LONDON/SINGAPORE (Reuters) - A surge in oil buying by China's newest crude importers has created delays of up to a month for vessels to offload cargoes at Qingdao port, imposing costly fees and complicating efforts to sell to the world's hottest new buyers.
China's independent refiners, freed of government constraints after securing permission to import just last year, have gorged on plentiful low-cost crude in 2016. This has created delays for tankers that have quadrupled to between 20 to 30 days at Qingdao port in Shandong province, the key import hub for the plants, known as teapots, according to port agents and ship-tracking data.
"Imports were blocked for some time by their increasing demand this month," one trader said of the teapots. Buyers, the trader added, "are suffering from the block - there is lots of demurrage," referring to costs a charterer pays to the shipowners if a cargo fails to unload at the specified time.
February imports to Qingdao hit a record 2.3 million barrels per day (bpd), according to Energy Aspects, with March figures expected to record another increase. The February imports into the port were about 29 percent of China's intake that month, based on China customs data.

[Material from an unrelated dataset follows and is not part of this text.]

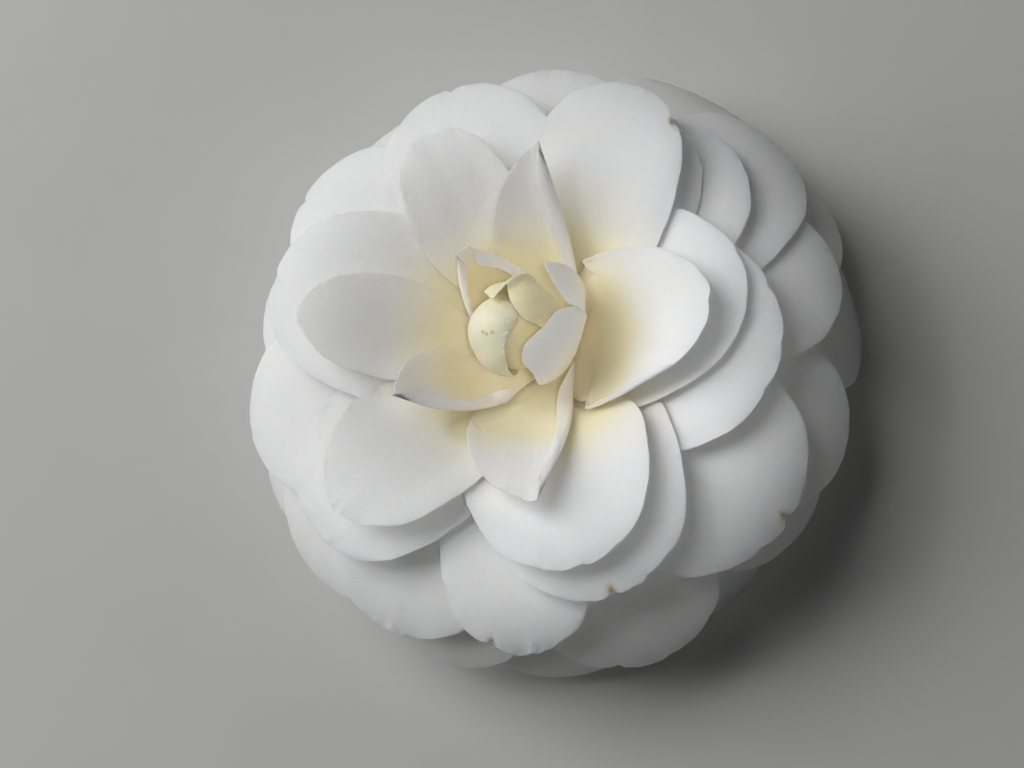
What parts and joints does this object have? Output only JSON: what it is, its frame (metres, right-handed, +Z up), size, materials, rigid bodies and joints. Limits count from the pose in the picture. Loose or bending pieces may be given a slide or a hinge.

The strong demand is stretching the port's facilities, with shipping data on the Thomson Reuters Eikon terminal showing that at least 15 tankers - Very Large Crude Carrier (VLCC) and Suezmax vessels - are currently waiting to offload at Qingdao, many of which were scheduled to deliver last month.
Adding to the congestion is a lack of pipeline access to the teapots from the port, meaning that about 80 percent of the oil they buy has to be delivered by truck. This makes it hard to clear the imports quickly enough to make room for the next deliveries.
Additionally, a lack of storage space at the terminal means tankers cannot easily offload and sail on to make other deliveries.
WORSE TO COME
The tanker traffic jam outside Qingdao is one of several bottlenecks in the global oil sector that have pushed up tanker rates as vessels are held up in the queues.
A similar tanker backlog has built up outside the Iraqi port of Basra, and smaller jams have also been reported at China's Ningbo and Tianjin ports, to the south and north of Qingdao, respectively.
The congestion in Qingdao has caused tankers to divert to other ports, while at least one VLCC has split its 2 million barrel cargo between two ports in China, a European ship broker and ship tracking data showed.
Qingdao's congestion may get worse as more vessels are on the way.
Exports loading for China from West Africa in April are expected to rise to a 19-month high of 1.14 million bpd, driven in large part by teapot buying.
Norwegian oil firm Statoil has already sold some 4 million barrels via two tankers ex-ship at Qingdao to teapots that will arrive in April, and it has booked a third VLCC to sail to the port.
Charterers like Statoil will normally bill the buyers for the demurrage costs, ship brokers said.
"Otherwise, the price of crude is so low now that $65,000 per day demurrage for 10 days will wipe out a chunk of the trader's profit," a Singapore-based supertanker broker said.
The delays - and the costs associated with them - could put a chill on the refiners' demand for now.
"Until the backlog of tankers is cleared up, the teapots will put a brake on buying in the near term," Michal Meidan, Asian analyst with Energy Aspects, said in a note. Still, Meidan added, a planned pipeline from Yantai port, northeast of Qingdao, to the main teapot plants is expected to open in June or July that could whet their appetite again.